Creativity and Innovation in Field Instruction
Ms. Jefferson has been a Social Worker since 1982 when she started working for the Los Angeles Child Guidance Clinic. In 1990, she joined the Los Angeles Unified School District and became the Clinical Supervisor and Field Instructor at Carson Guidance Program until 2006. Ms. Jefferson was the field instructor responsible for the supervision and field placement of a cadre of interns from most of the universities in the Los Angeles area. There were usually 10-12 interns each year and several M.F.T interns to whom Ms. Jefferson provided direct supervision and group supervision. The Carson Program provided mental health services to LAUSD schools in the Carson area. Ms. Jefferson was the lead psychiatric social worker responsible for administrative duties as well as writing grants to continue the program each year. One of the grants she wrote provided for mental health services to 13 schools in the Carson area, including individual, counseling, case management, parenting workshops, classroom interventions, crisis interventions, community outreach, and child abuse identification and education. Ms. Jefferson’s job was to place interns in each of these schools and to make sure that each school received the full scope of mental health services from a well- supervised and well- trained social worker.

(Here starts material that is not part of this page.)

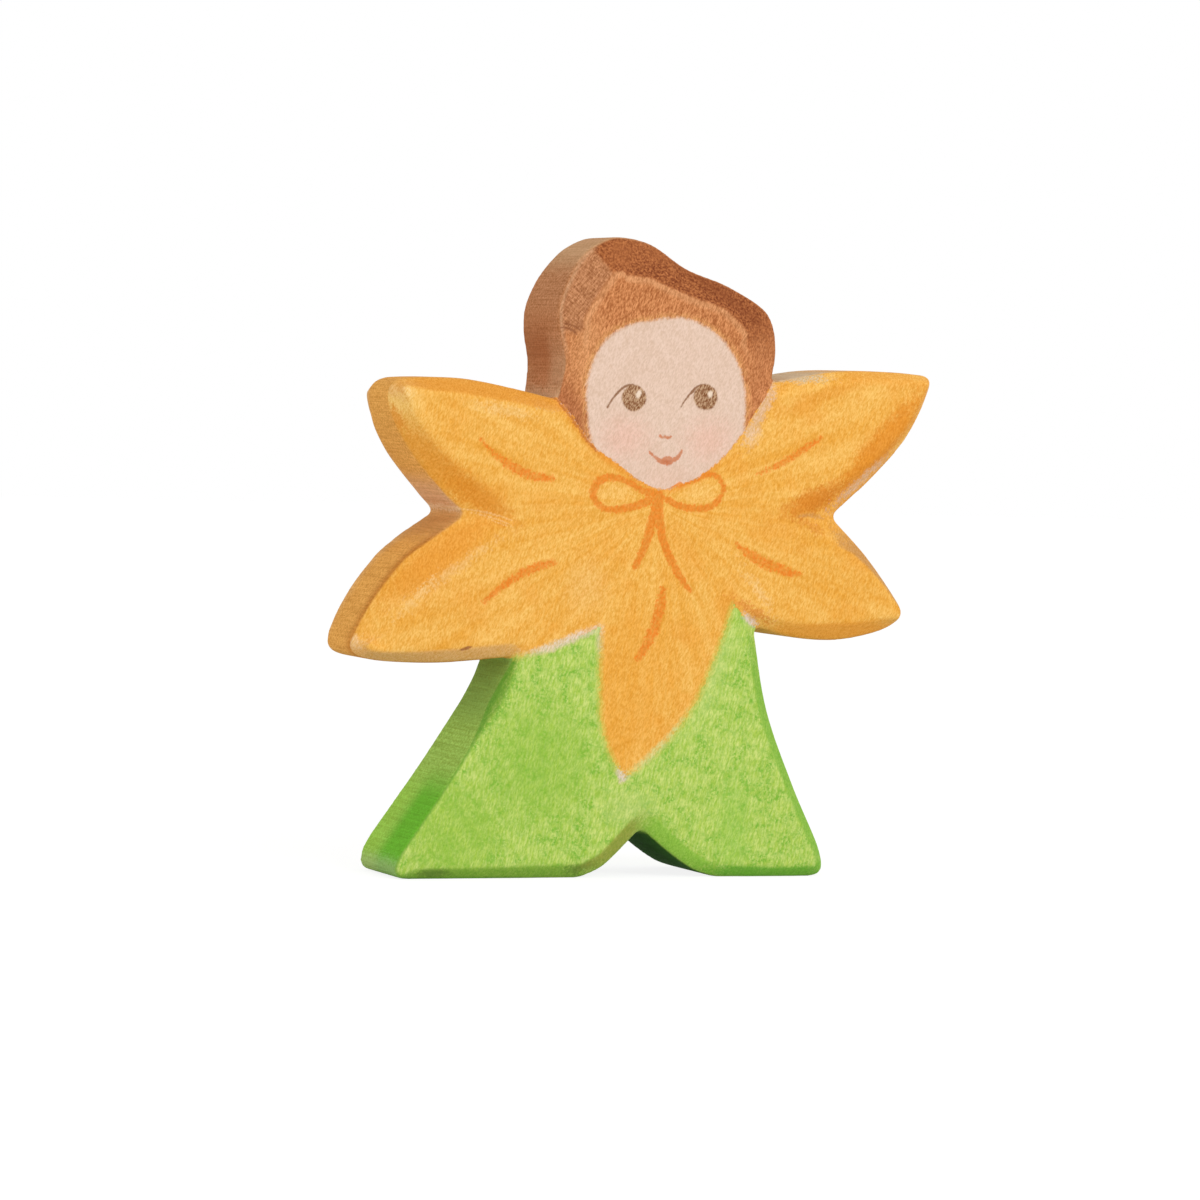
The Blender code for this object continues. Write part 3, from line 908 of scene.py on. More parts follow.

When Nancy Jefferson began this social work internship program, it was unprecedented in the LAUSD. She wrote the guidelines for interns and the school mental health handbook for field instruction in the LAUSD Each psychiatric social worker in school mental health called upon Nancy for field instruction consultation and guidance. Nancy Jefferson became the guru for LAUSD field instruction and was a vital part of continuing the close relationship that is experienced between the USC School of Social Work and LAUSD Nancy has had a close relationship with all six of the school mental health directors, and each of them speaks of the great work she did with the intern program at LAUSD.
In closing, Ms. Jefferson exemplifies the heart and spirit of social work with a kind of pride and dignity that is constructively contagious for students and colleagues. All the interns that Ms. Jefferson supervised have expressed their love and gratitude for her contributions to their growth and learning. As one colleague described, “Students quite simply become better Social Workers after a year of practice with her.” Likewise, her colleagues have the utmost trust, respect, gratitude, and admiration for her. Nancy Jefferson Mance is a truly genuine person and the epitome of a great social worker: a true, quiet, kind, gentle leader with a heart of gold and the heart of social work!